So this last session was an interesting one, albeit one that got co-opted by the players to a degree in odd ways. That's fine, I rolled with the punches. Let me explain.
First, I got an email from a player saying, in effect, that he wanted to change characters. To be honest, I hadn't really given the idea much thought. On the one hand, I want everyone to have fun playing what they want. On the other, there was the party to consider. While an optimal party isn't necessary by any means, trading one of the only 2 defenders (the other's a phb cha pally) for an Assassin meant a significant decrease in the party's durability. Also, I was trying to avoid the "Adventure of the week" play style. Not because I don't like it or because I need to control everything, but because it doesn't match this specific campaign and this is what we all agreed on at the start. In the end I ruled that a player could change out their character once per tier if they describe what happened to the old character, describe why the new character came in, and complete a background on the new character. So we ended up with one less Swordmage and one new Assassin at the table.
Anyway, I knew the players would be performing a grand "plot device" style ritual (aka Skill Challenge) that needed to be performed in the middle of combat. I made odd rules to the ritual so that when combat broke out, it would lead to an interesting (I HOPED!) encounter. Namely, the PC performing the ritual had to start the ritual with full hit points, couldn't move from a raised pulpit like structure and had to retain at least 75% of her hit points throughout the casting of the ritual or it would fail. Also, each check in the ritual required a standard action. The player could choose not to use their standard to continue the ritual without losing it completely (effectively pausing it).

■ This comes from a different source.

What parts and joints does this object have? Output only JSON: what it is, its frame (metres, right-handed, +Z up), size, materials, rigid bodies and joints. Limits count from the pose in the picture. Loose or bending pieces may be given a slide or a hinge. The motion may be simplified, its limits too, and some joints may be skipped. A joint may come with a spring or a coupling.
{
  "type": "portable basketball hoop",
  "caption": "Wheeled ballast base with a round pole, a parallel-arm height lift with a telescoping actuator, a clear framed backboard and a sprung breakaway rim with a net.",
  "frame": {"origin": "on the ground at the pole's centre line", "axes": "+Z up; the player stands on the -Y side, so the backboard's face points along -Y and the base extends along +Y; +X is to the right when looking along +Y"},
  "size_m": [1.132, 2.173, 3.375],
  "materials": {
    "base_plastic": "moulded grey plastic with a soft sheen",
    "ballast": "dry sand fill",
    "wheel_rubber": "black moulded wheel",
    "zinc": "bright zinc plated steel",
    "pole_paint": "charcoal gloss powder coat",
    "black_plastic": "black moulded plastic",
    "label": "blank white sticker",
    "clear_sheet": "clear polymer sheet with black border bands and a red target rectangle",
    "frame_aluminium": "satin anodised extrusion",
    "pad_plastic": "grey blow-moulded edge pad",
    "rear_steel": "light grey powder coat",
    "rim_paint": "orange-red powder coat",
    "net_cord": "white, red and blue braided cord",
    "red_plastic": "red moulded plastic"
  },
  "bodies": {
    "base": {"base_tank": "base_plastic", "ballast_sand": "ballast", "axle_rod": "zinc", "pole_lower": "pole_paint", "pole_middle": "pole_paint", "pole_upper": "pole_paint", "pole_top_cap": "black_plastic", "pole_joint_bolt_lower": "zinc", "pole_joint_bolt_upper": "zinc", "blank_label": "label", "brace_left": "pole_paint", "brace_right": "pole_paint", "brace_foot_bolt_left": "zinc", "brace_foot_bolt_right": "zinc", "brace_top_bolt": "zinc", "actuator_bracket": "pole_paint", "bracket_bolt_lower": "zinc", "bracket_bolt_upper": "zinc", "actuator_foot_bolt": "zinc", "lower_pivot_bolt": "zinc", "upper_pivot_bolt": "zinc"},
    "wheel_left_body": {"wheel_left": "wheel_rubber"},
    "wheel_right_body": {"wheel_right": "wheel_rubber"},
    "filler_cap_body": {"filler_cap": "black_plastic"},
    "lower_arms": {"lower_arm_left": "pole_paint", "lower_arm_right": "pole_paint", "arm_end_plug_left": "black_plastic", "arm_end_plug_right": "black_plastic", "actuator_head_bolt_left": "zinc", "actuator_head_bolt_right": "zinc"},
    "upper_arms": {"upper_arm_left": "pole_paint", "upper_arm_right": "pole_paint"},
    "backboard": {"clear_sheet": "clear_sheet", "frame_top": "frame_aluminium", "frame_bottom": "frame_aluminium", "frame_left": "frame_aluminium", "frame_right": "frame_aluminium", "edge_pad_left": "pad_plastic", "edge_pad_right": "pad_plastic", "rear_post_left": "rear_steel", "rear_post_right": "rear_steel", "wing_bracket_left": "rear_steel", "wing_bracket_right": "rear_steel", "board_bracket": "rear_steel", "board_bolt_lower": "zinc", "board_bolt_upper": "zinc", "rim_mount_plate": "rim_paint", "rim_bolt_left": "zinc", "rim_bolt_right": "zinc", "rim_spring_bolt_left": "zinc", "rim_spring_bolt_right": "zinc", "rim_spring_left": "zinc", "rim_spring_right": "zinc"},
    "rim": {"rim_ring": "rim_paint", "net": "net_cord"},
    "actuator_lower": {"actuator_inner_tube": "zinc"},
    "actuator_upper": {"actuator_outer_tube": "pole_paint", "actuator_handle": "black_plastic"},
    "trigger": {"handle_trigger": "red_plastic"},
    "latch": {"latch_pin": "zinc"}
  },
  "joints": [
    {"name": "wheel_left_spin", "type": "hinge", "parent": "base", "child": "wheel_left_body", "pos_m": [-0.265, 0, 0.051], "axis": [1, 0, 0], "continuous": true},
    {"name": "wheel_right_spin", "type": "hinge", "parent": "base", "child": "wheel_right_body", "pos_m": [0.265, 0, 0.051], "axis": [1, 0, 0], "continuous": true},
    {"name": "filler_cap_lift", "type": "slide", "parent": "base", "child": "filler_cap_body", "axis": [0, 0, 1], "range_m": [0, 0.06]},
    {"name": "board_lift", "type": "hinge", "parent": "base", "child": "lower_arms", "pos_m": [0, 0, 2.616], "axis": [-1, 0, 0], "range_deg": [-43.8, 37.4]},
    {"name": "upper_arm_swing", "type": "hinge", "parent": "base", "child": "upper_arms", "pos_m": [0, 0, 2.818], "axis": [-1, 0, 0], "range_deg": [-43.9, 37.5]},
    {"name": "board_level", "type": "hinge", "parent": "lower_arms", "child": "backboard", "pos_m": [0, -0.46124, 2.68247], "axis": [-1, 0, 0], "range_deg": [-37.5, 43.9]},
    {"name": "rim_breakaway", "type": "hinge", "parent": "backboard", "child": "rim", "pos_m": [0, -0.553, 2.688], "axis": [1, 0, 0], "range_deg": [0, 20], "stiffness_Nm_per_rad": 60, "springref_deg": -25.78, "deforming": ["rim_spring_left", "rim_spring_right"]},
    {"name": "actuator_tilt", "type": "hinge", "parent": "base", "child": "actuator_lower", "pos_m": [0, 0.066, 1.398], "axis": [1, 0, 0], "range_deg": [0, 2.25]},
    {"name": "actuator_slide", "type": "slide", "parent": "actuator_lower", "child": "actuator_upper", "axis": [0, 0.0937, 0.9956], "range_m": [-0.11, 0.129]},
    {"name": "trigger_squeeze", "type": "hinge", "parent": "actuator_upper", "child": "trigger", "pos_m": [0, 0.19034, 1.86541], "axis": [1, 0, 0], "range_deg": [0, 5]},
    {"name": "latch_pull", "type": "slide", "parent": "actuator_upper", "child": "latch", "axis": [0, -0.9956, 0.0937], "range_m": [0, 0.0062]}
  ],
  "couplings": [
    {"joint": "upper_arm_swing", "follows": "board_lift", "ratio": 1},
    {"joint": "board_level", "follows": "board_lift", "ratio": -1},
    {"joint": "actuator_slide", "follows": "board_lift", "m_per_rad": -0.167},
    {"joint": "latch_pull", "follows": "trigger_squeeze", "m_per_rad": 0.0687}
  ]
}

In play, I realized that this was far too restrictive on the player. She felt a little left out of the action until I ever so subtly hinted that she could pause the ritual and cast flaming sphere and effectively have a battle presence and still seriously screw with the enemy party. In addition, she needed one extra helper to scatter components around the ritual circle (a giant 8x8 square circle, mind you). I ruled that the player aiding could move anywhere in the circle but aiding required a minor action each turn. This was a decent trade off since he is a warlock and couldn't curse very well.

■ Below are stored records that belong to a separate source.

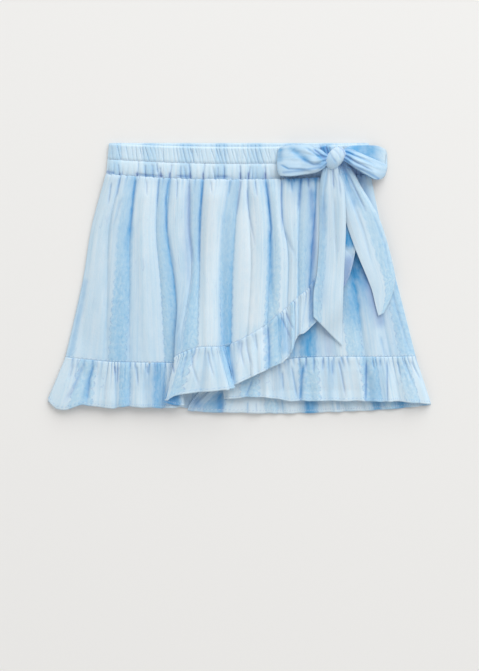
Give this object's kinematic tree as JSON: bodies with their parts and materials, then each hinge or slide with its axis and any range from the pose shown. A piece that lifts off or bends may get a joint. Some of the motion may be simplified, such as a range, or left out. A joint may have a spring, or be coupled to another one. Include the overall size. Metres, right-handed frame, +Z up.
{
  "type": "skort",
  "caption": "Short gathered wrap skirt with inner shorts, an elastic waist, a ruffled curved hem and a side bow, laid flat in thin striped cotton.",
  "frame": {"origin": "centre of the bounding box on the surface that the garment lies on", "axes": "+Y from the hem to the waistband, +X from the garment's plain side to the side with the bow, +Z up from the surface, out of the front of the skirt"},
  "size_m": [0.4138, 0.2914, 0.0251],
  "materials": {
    "striped_cotton": "matte, finely crinkled, with blue woven stripes",
    "plain_cotton": "matte plain weave"
  },
  "bodies": {
    "root": {"waistband_back": "striped_cotton", "waistband_front": "striped_cotton", "back_panel": "striped_cotton", "back_ruffle": "striped_cotton", "shorts_back_left": "plain_cotton", "shorts_back_right": "plain_cotton", "shorts_front_left": "plain_cotton", "shorts_front_right": "plain_cotton", "under_panel": "striped_cotton", "under_ruffle": "striped_cotton", "wrap_panel": "striped_cotton", "wrap_ruffle": "striped_cotton", "bow_tail_right": "striped_cotton", "bow_tail_left": "striped_cotton", "bow_loop_left": "striped_cotton", "bow_loop_right": "striped_cotton", "bow_knot": "striped_cotton"}
  },
  "joints": []
}
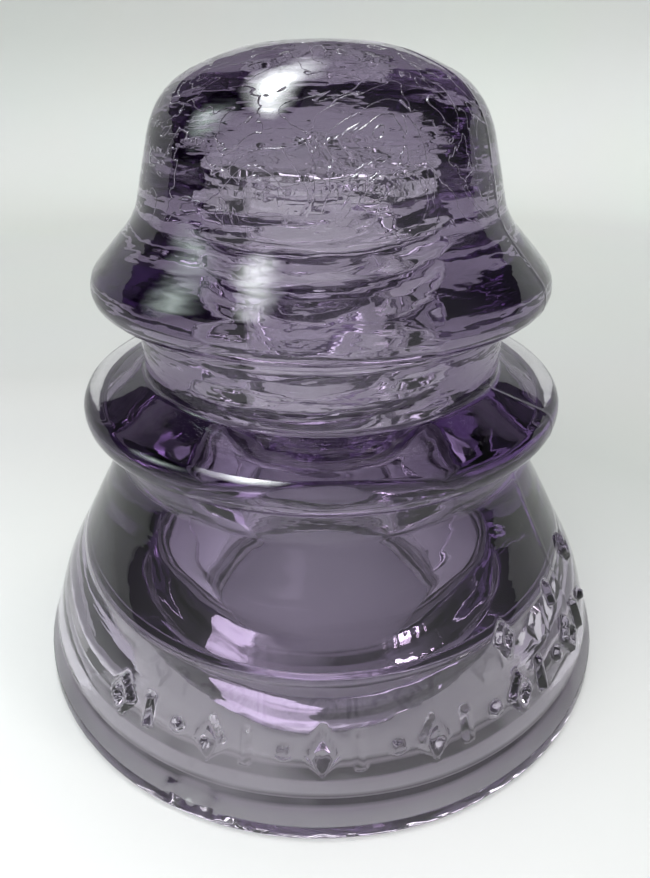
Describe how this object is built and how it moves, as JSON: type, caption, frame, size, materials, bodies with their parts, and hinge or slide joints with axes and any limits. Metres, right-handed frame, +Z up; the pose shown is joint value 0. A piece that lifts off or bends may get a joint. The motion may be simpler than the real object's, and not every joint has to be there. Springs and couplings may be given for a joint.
{
  "type": "glass pin insulator",
  "caption": "Pressed-glass pin insulator with a domed crown, two wire grooves, a bell skirt, a thick inner petticoat and a tapered threaded pinhole.",
  "frame": {"origin": "centre of the foot ring, on the surface that the insulator stands on", "axes": "+Z up along the pinhole, towards the crown; -Y faces the front view"},
  "size_m": [0.1036, 0.1036, 0.0948],
  "materials": {
    "amethyst_glass": "clear, lightly purple pressed glass, fire-polished, with faint mould seams and wrinkles in the crown"
  },
  "bodies": {
    "root": {"glass_body": "amethyst_glass"}
  },
  "joints": []
}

The original plan was to have a semi complex set of actions written down for the players to do during the battle but I ran out of time so it was a series of uninspiring Arcana checks instead. That was a little disappointing. But it happens.

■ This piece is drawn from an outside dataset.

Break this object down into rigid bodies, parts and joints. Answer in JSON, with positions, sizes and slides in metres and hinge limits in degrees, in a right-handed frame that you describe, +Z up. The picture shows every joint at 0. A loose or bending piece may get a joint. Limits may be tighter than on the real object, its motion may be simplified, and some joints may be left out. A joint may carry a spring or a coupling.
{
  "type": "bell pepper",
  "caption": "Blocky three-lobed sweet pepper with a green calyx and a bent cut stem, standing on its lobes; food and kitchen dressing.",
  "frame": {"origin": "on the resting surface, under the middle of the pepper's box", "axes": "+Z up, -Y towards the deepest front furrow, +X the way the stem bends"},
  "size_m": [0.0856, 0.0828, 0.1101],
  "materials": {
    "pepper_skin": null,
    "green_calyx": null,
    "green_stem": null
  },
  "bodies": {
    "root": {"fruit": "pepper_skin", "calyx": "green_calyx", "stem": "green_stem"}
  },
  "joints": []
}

The battle went well regardless. I was going to try out some terrain powers from DMG2, but the players got the best of me again! The rogue decided to steal the caustic materials and the Paladin decided to barricade the door using the tables they could have tipped over! Well, at least they were being creative! ^_^
The assassin did great damage wise but that was actually an issue. His inherent lack of AC and hit points combined with the fact that he made himself a giant target (he took out 3/4 of a monster's hp in one round) meant that he ended up getting the crap beat out of him. Still the Wizard made it through unharmed so I guess they did their jobs!